Nasce daí um grande conflito, que desperta importante discussão ética: mesmo que eu não mate um único soldado com minhas mãos, se vendo as armas, em acordo estritamente comercial, sou corresponsável ou não pelas mortes? Um grande amigo alemão me confidenciou, certa ocasião, sobre a famosa fábrica de brinquedos do avô, na Alemanha, instada a produzir, excepcionalmente, armas para o Exército nazista. A fábrica atingiu seu apogeu econômico, apesar de o dono não concordar com a finalidade do uso de seus produtos.

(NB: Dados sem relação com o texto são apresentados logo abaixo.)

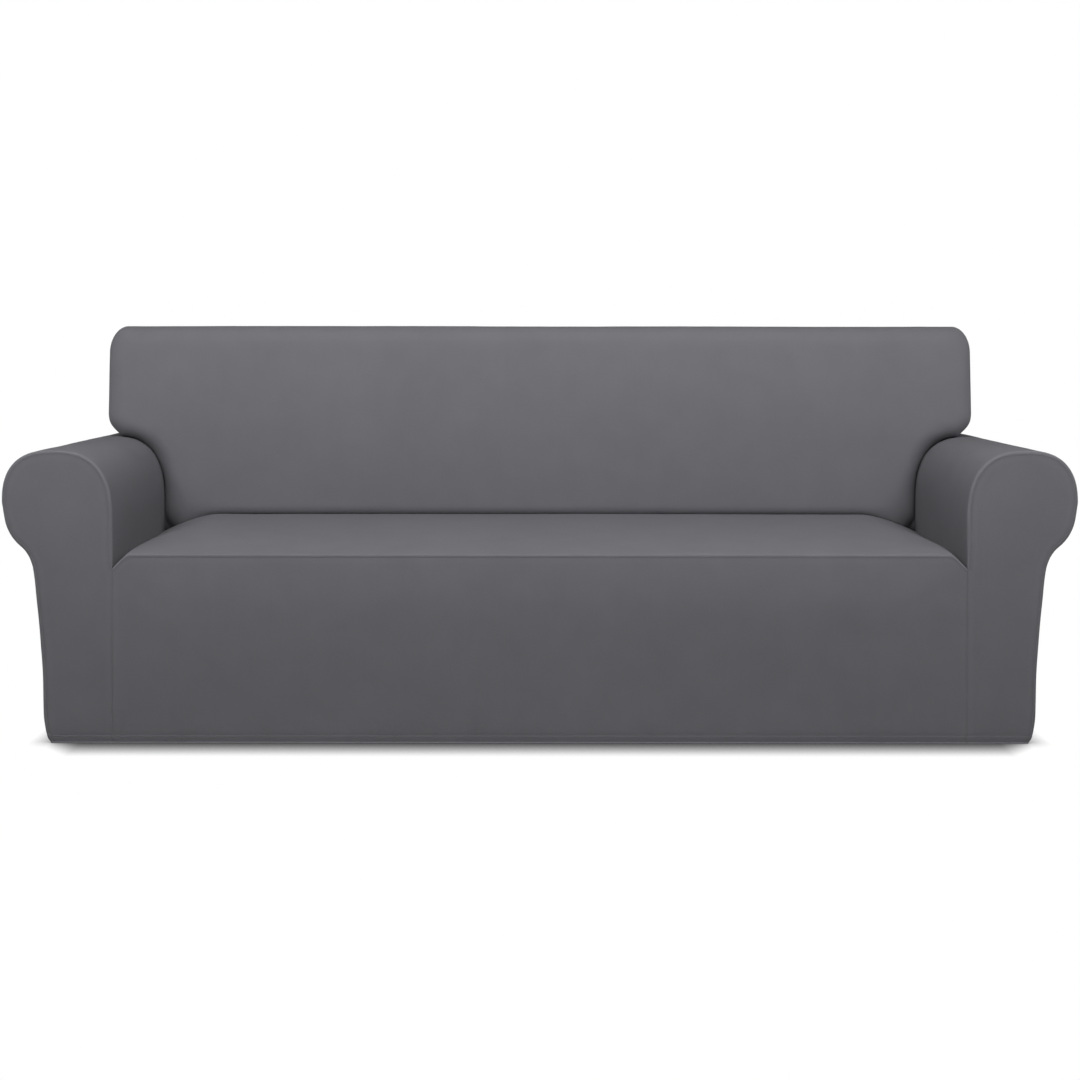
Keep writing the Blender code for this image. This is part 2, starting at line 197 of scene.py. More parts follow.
# Stitches
FRONT_SEAM_POINTS = 300
PATH_STEP = 0.008
HEM_CORNER_STEPS = 9
HEM_STITCH_ROWS = (0.0148, 0.0202)
STITCH_INPUTS = ("Pitch", "Along", "Across", "Height", "Uneven")
HEM_STITCH = (0.0042, 0.0032, 0.0005, 0.0004, 0.12)
SEAM_BAR = (0.0036, 0.0005, 0.0024, 0.0004, 0.15)
HEM_SEED, BAR_SEED = 11, 12
BEAD_SEGMENTS, BEAD_RINGS = 6, 4
BAR_SUNK = 0.0001

# Finish
KNIT_COLOUR = (0.150, 0.149, 0.163)
THREAD_COLOUR = (0.154, 0.153, 0.167)
KNIT_HEIGHT = 0.00025
KNIT_SLANT = 1.3
LEG_AT, LEG_POWER, LOOP_SHARE = 0.25, 0.6, 0.6
KNIT_SHEEN = 0.02
SPECULAR = 0.25
KNIT_ROUGH, WORN_SMOOTHER, GROOVE_ROUGHER = 0.90, 0.10, 0.06
THREAD_ROUGH, STRAND_ROUGHER = 0.72, 0.05
STRAND_HEIGHT = 0.0001
LUMP_GAIN = 3.0
STREAK_STRETCH, STREAK_SHARE = (1.0, 0.06, 1.0), 0.25
PATCH_SWING, PATCH_MIDDLE = 0.5, 0.7
GROOVE_SHADE = 0.10
WORN_AT = 0.0090
LUMPS_TO_A_METRE = {
    "wide clouds": 6.0,
    "clouds": 17.0,
    "worn patches": 40.0,
    "streaks": 90.0,
    "heather": 240.0,
    "fibres": 1400.0,
    "strands": 1800.0,
}
TUCK_SHADE_REACH, SHALLOW_TUCK, POCKET_NEARER = 0.040, 0.029, 0.6

# Camera, lights and floor
CAMERA_DISTANCE, CAMERA_HEIGHT = 4.04, 0.880
CAMERA_LENS, CAMERA_SHIFT, CAMERA_ROLL = 62.0, -0.186, -0.05
AMBIENT = 0.043
FLOOR_HALF = 30.0
FLOOR_BOUNCE = (0.30, 0.30, 0.30)
SHADOW_SIDE = (1.000, 1.065)
SHADOW_REACH, SHADOW_POWER = (0.130, 0.045), (3.2, 1.0)
SHADOW_SAMPLES = 16
SOFTBOXES = (
    # name, width, height, where it stands, what it faces, watts
    ("overhead", 5.0, 0.5, (0.0, -1.3, 1.9), (0.0, 0.0, 0.45), 68.5),
    ("front", 5.0, 0.8, (0.0, -3.6, 1.8), (0.0, 0.0, 0.45), 28.5),
    ("behind", 5.0, 0.8, (0.0, 3.2, 1.5), (0.0, 0.0, 0.45), 14.0),
    ("behind_low", 2.2, 0.8, (0.0, 3.6, 0.5), (0.0, 0.0, 0.45), 50.0),
    ("beside_right", 2.0, 0.5, (3.4, 0.0, 0.45), (0.0, 0.0, 0.45), 17.0),
    ("beside_left", 2.0, 0.5, (-3.4, 0.0, 0.45), (0.0, 0.0, 0.45), 17.0),
)


# Shapes of lines


def follow(table, at):
    """Values on a smooth curve through a two-column table, which never overshoots a row."""
    places, values = np.array(table, float).T
    at = np.clip(at, places[0], places[-1])
    slopes = np.diff(values) / np.diff(places)
    before, after = slopes[:-1], slopes[1:]
    same_way = before * after > 0
    flat = np.zeros_like(before)
    bends = np.divide(2 * before * after, before + after, out=flat, where=same_way)
    tangents = np.concatenate((slopes[:1], bends, slopes[-1:]))
    k = np.clip(np.searchsorted(places, at, side="right") - 1, 0, len(slopes) - 1)
    span = places[k + 1] - places[k]
    s = (at - places[k]) / span
    return (
        values[k] * (1 + 2 * s) * (1 - s) ** 2
        + tangents[k] * span * s * (1 - s) ** 2
        + values[k + 1] * s * s * (3 - 2 * s)
        + tangents[k + 1] * span * s * s * (s - 1)
    )


def ease(share):
    """0 to 1 with a soft start and end."""
    share = np.clip(share, 0.0, 1.0)
    return share * share * (3 - 2 * share)


def blend(first, second, share):
    """Between two values, by a share."""
    return first + (second - first) * share


def spaced(start, end, step, close_start=True, close_end=True):
    """Positions from start to end, a step apart, and close together at a seam or crease."""
    way = 1 if end > start else -1
    first = start + way * np.array(SEAM_SIDE if close_start else (0.0,))
    last = end - way * np.array(SEAM_SIDE if close_end else (0.0,))[::-1]
    inner = abs(last[0] - first[-1])
    count = max(2, round(inner / step) + 1)
    return np.concatenate((first[:-1], np.linspace(first[-1], last[0], count), last[1:]))


def as_points(*coordinates):
    """Points from their coordinates, where what is given once holds for all of them."""
    return np.stack(np.broadcast_arrays(*coordinates), axis=-1)


def walked(line):
    """Distance walked along a line of points, at each of its points."""
    steps = np.linalg.norm(np.diff(line, axis=0), axis=1)
    return np.concatenate(([0.0], np.cumsum(steps)))


def read_along(along, values, positions):
    """Values known at distances along a line, read at other distances along it."""
    columns = [np.interp(positions, along, column) for column in np.atleast_2d(values.T)]
    return np.stack(columns, axis=-1).squeeze()


def resampled(line, positions):
    """Points of a line at the given distances walked along it."""
    return read_along(walked(line), line, positions)


def left_normals(line):
    """Unit normals to the left of a line of (x, z) points; near the hem they stay level."""
    along = np.gradient(line, axis=0)
    normals = as_points(-along[:, 1], along[:, 0])
    normals[line[:, 1] < LEVEL_INSET_TOP, 1] = 0.0
    return normals / np.linalg.norm(normals, axis=1, keepdims=True)


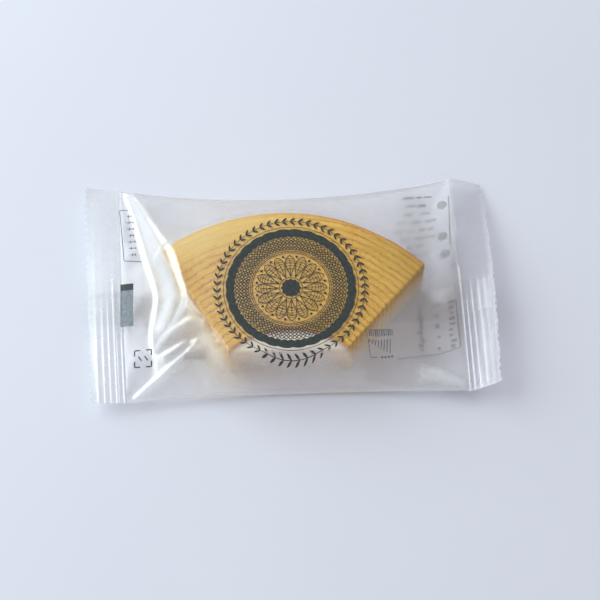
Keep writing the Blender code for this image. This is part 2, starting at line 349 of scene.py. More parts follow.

Financiar uma guerra, stricto sensu, é diferente de vender tanques e armas, sem nenhum envolvimento ideológico. O primeiro torna partícipe; o segundo, nem tanto, passando a imagem de um simples negociante, isento de qualquer culpa ou responsabilidade. Pude ver durante a pandemia da Covid-19 o mesmo dilema ético diante da crise instalada.
Muito pouco se comentou sobre a honestidade do lucro de empresas que faturaram como nunca em meio ao caos. Obviamente, seria falacioso conjecturar que tais empresas contribuíram para piorar a crise, mirando lucros. Aliás, sempre achei a maquiavélica teoria de que a China facilitou uma pandemia por interesses políticos e econômicos meio sem fundamento — no final, todos perdem, de uma forma ou de outra. O bioterrorismo não é mais uma arma inteligente em meio ao mundo globalizado em que vivemos.
Entretanto as leis que regem o mercado não são simplesmente revogadas durante a crise. Oferta e demanda, sem nenhum prejuízo ético, tomam o mercado de assalto e mostram sua face mais cruel. A necessidade de caixões e serviços funerários fez um negócio adormecido explodir e lucrar. Donos de farmácias, isentos de qualquer conhecimento técnico, expuseram caixas de ivermectina, hidroxicloroquina e zinco em gôndolas estratégicas, em muito maior destaque do que propagandeavam máscaras ou álcool em gel.
Hospitais privados aumentaram os preços das internações, e muitos médicos quintuplicaram os valores cobrados pelas consultas. Era a demanda desesperada forçando os preços para cima, como oscila o preço do barril do petróleo ou da saca do café. Quem pode culpar esses empresários? Quem pode incriminar os produtores de oxigênio, quando pessoas morriam asfixiadas? Quem pode retaliar ou criticar o fenomenal aumento de preços de respiradores vendidos para as UTIs em todo o mundo? As empresas que faturaram milhões de dólares produzindo testes diagnósticos precisam agora se redimir? Ou precisamos nos curvar para sempre à indústria farmacêutica, que está colocando fim aos mortos pela doença, vendendo vacinas?
Curiosamente, o mesmo mercado que regula Bolsas de Valores, debêntures, commodities, e vive em permanente luta com ursos e touros, também regula insumos de saúde, que são a diferença entre viver ou morrer. O mercado da saúde precisa ser mais ou menos regulado? Precisamos ser mais ou menos liberais com eles? É honesto que empresas produtoras de drogas inúteis contra a Covid-19 tenham se infiltrado na cúpula do governo de um país para alterar protocolos que deveriam se basear apenas em dados técnicos? É justo fazer médicos desqualificados e oportunistas se passar por cientistas nas redes sociais, para manipular e confundir uma população terrivelmente desinformada?
Uma coisa é certa — quando eu vejo a foto de um ferido na Ucrânia, tento conter meu primeiro arroubo de emoção e penso: quem está enriquecendo com isso e acreditando piamente que é apenas um homem de negócios? As crises têm este poder: relativizar tudo.